Distributed Markov Chain Monte Carlo Sampling based on the Alternating Direction Method of Multipliers
Alexandros E. Tzikas, Licio Romao, Mert Pilanci, Alessandro Abate, Mykel J. Kochenderfer
TL;DR
This work introduces D-ADMMS, a distributed MCMC sampler built by injecting noise into the proximal step of a consensus ADMM framework to sample from a joint posterior $\,\mu^*(x) \propto \exp(-F(x))$ with $F(x)=\sum_i f_i(x)$. The authors prove convergence of the iterates’ distribution to the target in the Wasserstein metric and provide a recursive inequality that connects the graph topology, function conditioning, and noise terms to the convergence rate.
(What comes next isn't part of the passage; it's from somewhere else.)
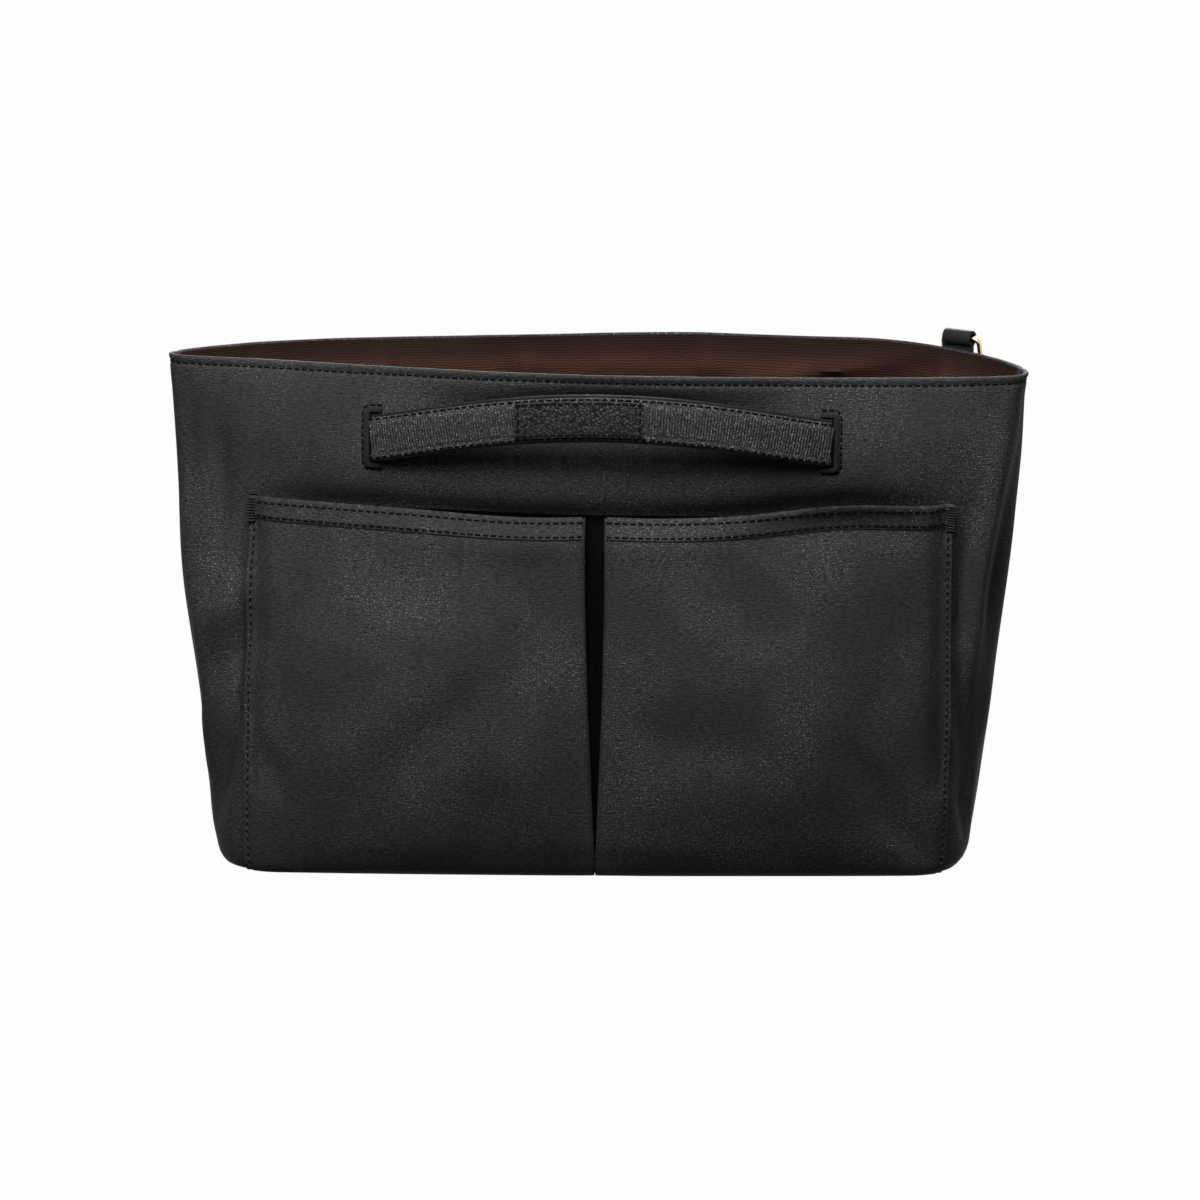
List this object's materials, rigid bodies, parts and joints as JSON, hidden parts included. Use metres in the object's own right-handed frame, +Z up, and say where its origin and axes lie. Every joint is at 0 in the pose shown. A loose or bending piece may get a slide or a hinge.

They show that, under a condition like $2 m_f \delta > 1$, there exists a contraction factor depending on $\tau_f$ and $\tau_G$, and demonstrate faster convergence than gradient-based distributed samplers in Bayesian linear and logistic regression, especially on sparsely connected networks. The results highlight the potential and limitations of distributed sampling with proximal noise, offering a practical approach when data are privacy-constrained and centralized aggregation is impractical.
Abstract
Many machine learning applications require operating on a spatially distributed dataset. Despite technological advances, privacy considerations and communication constraints may prevent gathering the entire dataset in a central unit. In this paper, we propose a distributed sampling scheme based on the alternating direction method of multipliers, which is commonly used in the optimization literature due to its fast convergence. In contrast to distributed optimization, distributed sampling allows for uncertainty quantification in Bayesian inference tasks. We provide both theoretical guarantees of our algorithm's convergence and experimental evidence of its superiority to the state-of-the-art. For our theoretical results, we use convex optimization tools to establish a fundamental inequality on the generated local sample iterates. This inequality enables us to show convergence of the distribution associated with these iterates to the underlying target distribution in Wasserstein distance. In simulation, we deploy our algorithm on linear and logistic regression tasks and illustrate its fast convergence compared to existing gradient-based methods.